— start —

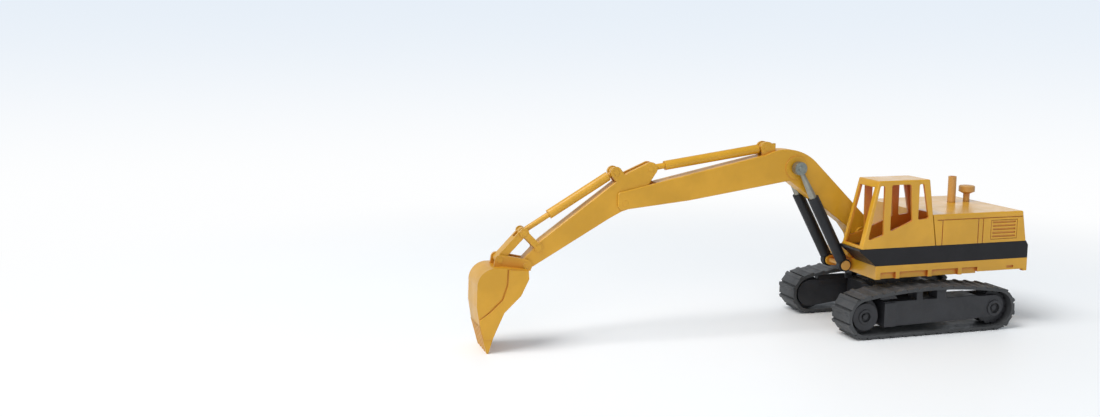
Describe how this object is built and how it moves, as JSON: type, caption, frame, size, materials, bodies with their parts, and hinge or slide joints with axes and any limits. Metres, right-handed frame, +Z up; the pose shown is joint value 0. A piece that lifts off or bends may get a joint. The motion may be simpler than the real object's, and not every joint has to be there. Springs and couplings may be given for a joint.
{
  "type": "toy crawler excavator",
  "caption": "Small-scale die-cast toy excavator on moulded tracks, with a turning house, open cab, cranked boom, stick and bucket worked through jointed cylinders.",
  "frame": {"origin": "on the ground under the slew axis, midway between the tracks", "axes": "-Y points forward along the boom, +X is the cab side (the machine's left), +Z is up"},
  "size_m": [0.0644, 0.2538, 0.0855],
  "materials": {
    "yellow_paint": "semi-gloss paint on die-cast metal",
    "black_metal": "semi-gloss black",
    "bare_metal": "dull bare metal",
    "black_plastic": "satin moulded plastic",
    "track_rubber": "matte soft moulding"
  },
  "bodies": {
    "undercarriage": {"centre_frame": "black_plastic", "left_side_frame": "black_plastic", "right_side_frame": "black_plastic", "left_track_belt": "track_rubber", "right_track_belt": "track_rubber", "wheel_axles": "black_plastic", "side_frame_rivets": "bare_metal", "slew_pivot": "bare_metal", "slew_washer": "black_plastic"},
    "left_drive_wheel": {"left_drive_wheel": "black_plastic"},
    "right_drive_wheel": {"right_drive_wheel": "black_plastic"},
    "left_idler_wheel": {"left_idler_wheel": "black_plastic"},
    "right_idler_wheel": {"right_idler_wheel": "black_plastic"},
    "upper": {"lower_frame": "yellow_paint", "deck": "black_plastic", "hood": "yellow_paint", "tool_box": "yellow_paint", "cab": "yellow_paint", "exhaust_stack": "yellow_paint", "air_precleaner": "yellow_paint", "boom_foot_pin": "yellow_paint", "cylinder_foot_pin": "yellow_paint", "body_screws": "bare_metal"},
    "boom": {"boom": "yellow_paint", "boom_cylinder_top_pin": "bare_metal", "stick_pin": "yellow_paint", "stick_cylinder_foot_pin": "yellow_paint"},
    "left_boom_barrel": {"left_boom_barrel": "black_metal"},
    "right_boom_barrel": {"right_boom_barrel": "black_metal"},
    "left_boom_rod": {"left_boom_rod": "bare_metal"},
    "right_boom_rod": {"right_boom_rod": "bare_metal"},
    "stick": {"stick": "yellow_paint", "stick_rod_studs": "yellow_paint", "bucket_cylinder_foot_pin": "yellow_paint", "lever_pin": "yellow_paint"},
    "stick_barrel": {"stick_barrel": "yellow_paint"},
    "stick_rod": {"stick_rod": "yellow_paint"},
    "bucket_barrel": {"bucket_barrel": "yellow_paint"},
    "bucket_rod": {"bucket_rod": "yellow_paint"},
    "lever": {"lever": "yellow_paint"},
    "link": {"link": "yellow_paint", "link_studs": "yellow_paint"},
    "bucket": {"bucket": "yellow_paint", "bucket_pin": "yellow_paint", "link_bottom_pin": "yellow_paint"}
  },
  "joints": [
    {"name": "slew", "type": "hinge", "parent": "undercarriage", "child": "upper", "pos_m": [0, 0, 0.0254], "axis": [0, 0, 1], "continuous": true},
    {"name": "left_drive_wheel_spin", "type": "hinge", "parent": "undercarriage", "child": "left_drive_wheel", "pos_m": [0.0247, 0.0328, 0.0098], "axis": [1, 0, 0], "continuous": true},
    {"name": "right_drive_wheel_spin", "type": "hinge", "parent": "undercarriage", "child": "right_drive_wheel", "pos_m": [-0.0247, 0.0328, 0.0098], "axis": [1, 0, 0], "continuous": true},
    {"name": "left_idler_wheel_spin", "type": "hinge", "parent": "undercarriage", "child": "left_idler_wheel", "pos_m": [0.0256, -0.0328, 0.0098], "axis": [1, 0, 0], "continuous": true},
    {"name": "right_idler_wheel_spin", "type": "hinge", "parent": "undercarriage", "child": "right_idler_wheel", "pos_m": [-0.0256, -0.0328, 0.0098], "axis": [1, 0, 0], "continuous": true},
    {"name": "boom_lift", "type": "hinge", "parent": "upper", "child": "boom", "pos_m": [0, -0.021, 0.042], "axis": [-1, 0, 0], "range_deg": [-22, 26]},
    {"name": "left_boom_barrel_tilt", "type": "hinge", "parent": "upper", "child": "left_boom_barrel", "pos_m": [0.007, -0.031, 0.0286], "axis": [-1, 0, 0], "range_deg": [-19.94, 23.39]},
    {"name": "left_boom_rod_slide", "type": "slide", "parent": "left_boom_barrel", "child": "left_boom_rod", "axis": [0, -0.4722, 0.8815], "range_m": [-0.00593, 0.00695]},
    {"name": "right_boom_barrel_tilt", "type": "hinge", "parent": "upper", "child": "right_boom_barrel", "pos_m": [-0.007, -0.031, 0.0286], "axis": [-1, 0, 0], "range_deg": [-19.94, 23.39]},
    {"name": "right_boom_rod_slide", "type": "slide", "parent": "right_boom_barrel", "child": "right_boom_rod", "axis": [0, -0.4722, 0.8815], "range_m": [-0.00593, 0.00695]},
    {"name": "stick_curl", "type": "hinge", "parent": "boom", "child": "stick", "pos_m": [0, -0.1356, 0.0604], "axis": [1, 0, 0], "range_deg": [-4, 70]},
    {"name": "stick_barrel_tilt", "type": "hinge", "parent": "boom", "child": "stick_barrel", "pos_m": [0, -0.0689, 0.0823], "axis": [1, 0, 0], "range_deg": [-4.6, 1.21]},
    {"name": "stick_rod_slide", "type": "slide", "parent": "stick_barrel", "child": "stick_rod", "axis": [0, -0.9905, -0.1376], "range_m": [-0.0015, 0.02132]},
    {"name": "bucket_curl", "type": "hinge", "parent": "stick", "child": "bucket", "pos_m": [0, -0.1797, 0.0356], "axis": [1, 0, 0], "range_deg": [-24, 56]},
    {"name": "lever_swing", "type": "hinge", "parent": "stick", "child": "lever", "pos_m": [0, -0.174, 0.043], "axis": [1, 0, 0], "range_deg": [-25, 57]},
    {"name": "link_swing", "type": "hinge", "parent": "bucket", "child": "link", "pos_m": [0, -0.1908, 0.0386], "axis": [1, 0, 0], "range_deg": [-35.72, 15.88]},
    {"name": "bucket_barrel_tilt", "type": "hinge", "parent": "stick", "child": "bucket_barrel", "pos_m": [0, -0.1394, 0.0736], "axis": [1, 0, 0], "range_deg": [-2.92, 5.48]},
    {"name": "bucket_rod_slide", "type": "slide", "parent": "bucket_barrel", "child": "bucket_rod", "axis": [0, -0.861, -0.5086], "range_m": [-0.00348, 0.00772]}
  ],
  "couplings": [
    {"joint": "left_idler_wheel_spin", "follows": "left_drive_wheel_spin", "ratio": 1},
    {"joint": "right_idler_wheel_spin", "follows": "right_drive_wheel_spin", "ratio": 1},
    {"joint": "left_boom_barrel_tilt", "follows": "boom_lift", "ratio": 0.861},
    {"joint": "left_boom_rod_slide", "follows": "boom_lift", "m_per_rad": 0.014653},
    {"joint": "right_boom_barrel_tilt", "follows": "boom_lift", "ratio": 0.861},
    {"joint": "right_boom_rod_slide", "follows": "boom_lift", "m_per_rad": 0.014653},
    {"joint": "stick_barrel_tilt", "follows": "stick_curl", "ratio": -0.0514},
    {"joint": "stick_rod_slide", "follows": "stick_curl", "m_per_rad": 0.017208},
    {"joint": "lever_swing", "follows": "bucket_curl", "ratio": 1},
    {"joint": "link_swing", "follows": "bucket_curl", "ratio": -0.62},
    {"joint": "bucket_barrel_tilt", "follows": "bucket_curl", "ratio": 0.08},
    {"joint": "bucket_rod_slide", "follows": "bucket_curl", "m_per_rad": 0.007592}
  ]
}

— end —

→ TASK TO COMPLETE
Reproduce all of the data exactly as given.

→ REPLY TO THE EXERCISE
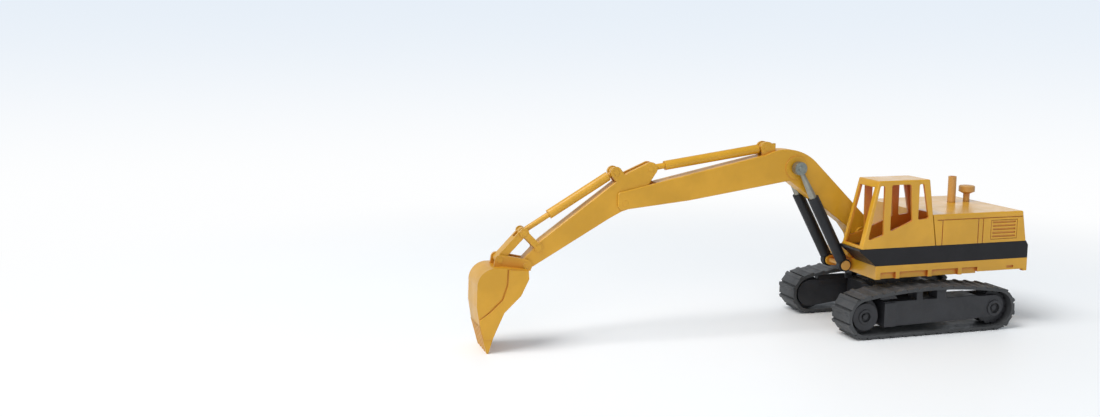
Describe how this object is built and how it moves, as JSON: type, caption, frame, size, materials, bodies with their parts, and hinge or slide joints with axes and any limits. Metres, right-handed frame, +Z up; the pose shown is joint value 0. A piece that lifts off or bends may get a joint. The motion may be simpler than the real object's, and not every joint has to be there. Springs and couplings may be given for a joint.
{
  "type": "toy crawler excavator",
  "caption": "Small-scale die-cast toy excavator on moulded tracks, with a turning house, open cab, cranked boom, stick and bucket worked through jointed cylinders.",
  "frame": {"origin": "on the ground under the slew axis, midway between the tracks", "axes": "-Y points forward along the boom, +X is the cab side (the machine's left), +Z is up"},
  "size_m": [0.0644, 0.2538, 0.0855],
  "materials": {
    "yellow_paint": "semi-gloss paint on die-cast metal",
    "black_metal": "semi-gloss black",
    "bare_metal": "dull bare metal",
    "black_plastic": "satin moulded plastic",
    "track_rubber": "matte soft moulding"
  },
  "bodies": {
    "undercarriage": {"centre_frame": "black_plastic", "left_side_frame": "black_plastic", "right_side_frame": "black_plastic", "left_track_belt": "track_rubber", "right_track_belt": "track_rubber", "wheel_axles": "black_plastic", "side_frame_rivets": "bare_metal", "slew_pivot": "bare_metal", "slew_washer": "black_plastic"},
    "left_drive_wheel": {"left_drive_wheel": "black_plastic"},
    "right_drive_wheel": {"right_drive_wheel": "black_plastic"},
    "left_idler_wheel": {"left_idler_wheel": "black_plastic"},
    "right_idler_wheel": {"right_idler_wheel": "black_plastic"},
    "upper": {"lower_frame": "yellow_paint", "deck": "black_plastic", "hood": "yellow_paint", "tool_box": "yellow_paint", "cab": "yellow_paint", "exhaust_stack": "yellow_paint", "air_precleaner": "yellow_paint", "boom_foot_pin": "yellow_paint", "cylinder_foot_pin": "yellow_paint", "body_screws": "bare_metal"},
    "boom": {"boom": "yellow_paint", "boom_cylinder_top_pin": "bare_metal", "stick_pin": "yellow_paint", "stick_cylinder_foot_pin": "yellow_paint"},
    "left_boom_barrel": {"left_boom_barrel": "black_metal"},
    "right_boom_barrel": {"right_boom_barrel": "black_metal"},
    "left_boom_rod": {"left_boom_rod": "bare_metal"},
    "right_boom_rod": {"right_boom_rod": "bare_metal"},
    "stick": {"stick": "yellow_paint", "stick_rod_studs": "yellow_paint", "bucket_cylinder_foot_pin": "yellow_paint", "lever_pin": "yellow_paint"},
    "stick_barrel": {"stick_barrel": "yellow_paint"},
    "stick_rod": {"stick_rod": "yellow_paint"},
    "bucket_barrel": {"bucket_barrel": "yellow_paint"},
    "bucket_rod": {"bucket_rod": "yellow_paint"},
    "lever": {"lever": "yellow_paint"},
    "link": {"link": "yellow_paint", "link_studs": "yellow_paint"},
    "bucket": {"bucket": "yellow_paint", "bucket_pin": "yellow_paint", "link_bottom_pin": "yellow_paint"}
  },
  "joints": [
    {"name": "slew", "type": "hinge", "parent": "undercarriage", "child": "upper", "pos_m": [0, 0, 0.0254], "axis": [0, 0, 1], "continuous": true},
    {"name": "left_drive_wheel_spin", "type": "hinge", "parent": "undercarriage", "child": "left_drive_wheel", "pos_m": [0.0247, 0.0328, 0.0098], "axis": [1, 0, 0], "continuous": true},
    {"name": "right_drive_wheel_spin", "type": "hinge", "parent": "undercarriage", "child": "right_drive_wheel", "pos_m": [-0.0247, 0.0328, 0.0098], "axis": [1, 0, 0], "continuous": true},
    {"name": "left_idler_wheel_spin", "type": "hinge", "parent": "undercarriage", "child": "left_idler_wheel", "pos_m": [0.0256, -0.0328, 0.0098], "axis": [1, 0, 0], "continuous": true},
    {"name": "right_idler_wheel_spin", "type": "hinge", "parent": "undercarriage", "child": "right_idler_wheel", "pos_m": [-0.0256, -0.0328, 0.0098], "axis": [1, 0, 0], "continuous": true},
    {"name": "boom_lift", "type": "hinge", "parent": "upper", "child": "boom", "pos_m": [0, -0.021, 0.042], "axis": [-1, 0, 0], "range_deg": [-22, 26]},
    {"name": "left_boom_barrel_tilt", "type": "hinge", "parent": "upper", "child": "left_boom_barrel", "pos_m": [0.007, -0.031, 0.0286], "axis": [-1, 0, 0], "range_deg": [-19.94, 23.39]},
    {"name": "left_boom_rod_slide", "type": "slide", "parent": "left_boom_barrel", "child": "left_boom_rod", "axis": [0, -0.4722, 0.8815], "range_m": [-0.00593, 0.00695]},
    {"name": "right_boom_barrel_tilt", "type": "hinge", "parent": "upper", "child": "right_boom_barrel", "pos_m": [-0.007, -0.031, 0.0286], "axis": [-1, 0, 0], "range_deg": [-19.94, 23.39]},
    {"name": "right_boom_rod_slide", "type": "slide", "parent": "right_boom_barrel", "child": "right_boom_rod", "axis": [0, -0.4722, 0.8815], "range_m": [-0.00593, 0.00695]},
    {"name": "stick_curl", "type": "hinge", "parent": "boom", "child": "stick", "pos_m": [0, -0.1356, 0.0604], "axis": [1, 0, 0], "range_deg": [-4, 70]},
    {"name": "stick_barrel_tilt", "type": "hinge", "parent": "boom", "child": "stick_barrel", "pos_m": [0, -0.0689, 0.0823], "axis": [1, 0, 0], "range_deg": [-4.6, 1.21]},
    {"name": "stick_rod_slide", "type": "slide", "parent": "stick_barrel", "child": "stick_rod", "axis": [0, -0.9905, -0.1376], "range_m": [-0.0015, 0.02132]},
    {"name": "bucket_curl", "type": "hinge", "parent": "stick", "child": "bucket", "pos_m": [0, -0.1797, 0.0356], "axis": [1, 0, 0], "range_deg": [-24, 56]},
    {"name": "lever_swing", "type": "hinge", "parent": "stick", "child": "lever", "pos_m": [0, -0.174, 0.043], "axis": [1, 0, 0], "range_deg": [-25, 57]},
    {"name": "link_swing", "type": "hinge", "parent": "bucket", "child": "link", "pos_m": [0, -0.1908, 0.0386], "axis": [1, 0, 0], "range_deg": [-35.72, 15.88]},
    {"name": "bucket_barrel_tilt", "type": "hinge", "parent": "stick", "child": "bucket_barrel", "pos_m": [0, -0.1394, 0.0736], "axis": [1, 0, 0], "range_deg": [-2.92, 5.48]},
    {"name": "bucket_rod_slide", "type": "slide", "parent": "bucket_barrel", "child": "bucket_rod", "axis": [0, -0.861, -0.5086], "range_m": [-0.00348, 0.00772]}
  ],
  "couplings": [
    {"joint": "left_idler_wheel_spin", "follows": "left_drive_wheel_spin", "ratio": 1},
    {"joint": "right_idler_wheel_spin", "follows": "right_drive_wheel_spin", "ratio": 1},
    {"joint": "left_boom_barrel_tilt", "follows": "boom_lift", "ratio": 0.861},
    {"joint": "left_boom_rod_slide", "follows": "boom_lift", "m_per_rad": 0.014653},
    {"joint": "right_boom_barrel_tilt", "follows": "boom_lift", "ratio": 0.861},
    {"joint": "right_boom_rod_slide", "follows": "boom_lift", "m_per_rad": 0.014653},
    {"joint": "stick_barrel_tilt", "follows": "stick_curl", "ratio": -0.0514},
    {"joint": "stick_rod_slide", "follows": "stick_curl", "m_per_rad": 0.017208},
    {"joint": "lever_swing", "follows": "bucket_curl", "ratio": 1},
    {"joint": "link_swing", "follows": "bucket_curl", "ratio": -0.62},
    {"joint": "bucket_barrel_tilt", "follows": "bucket_curl", "ratio": 0.08},
    {"joint": "bucket_rod_slide", "follows": "bucket_curl", "m_per_rad": 0.007592}
  ]
}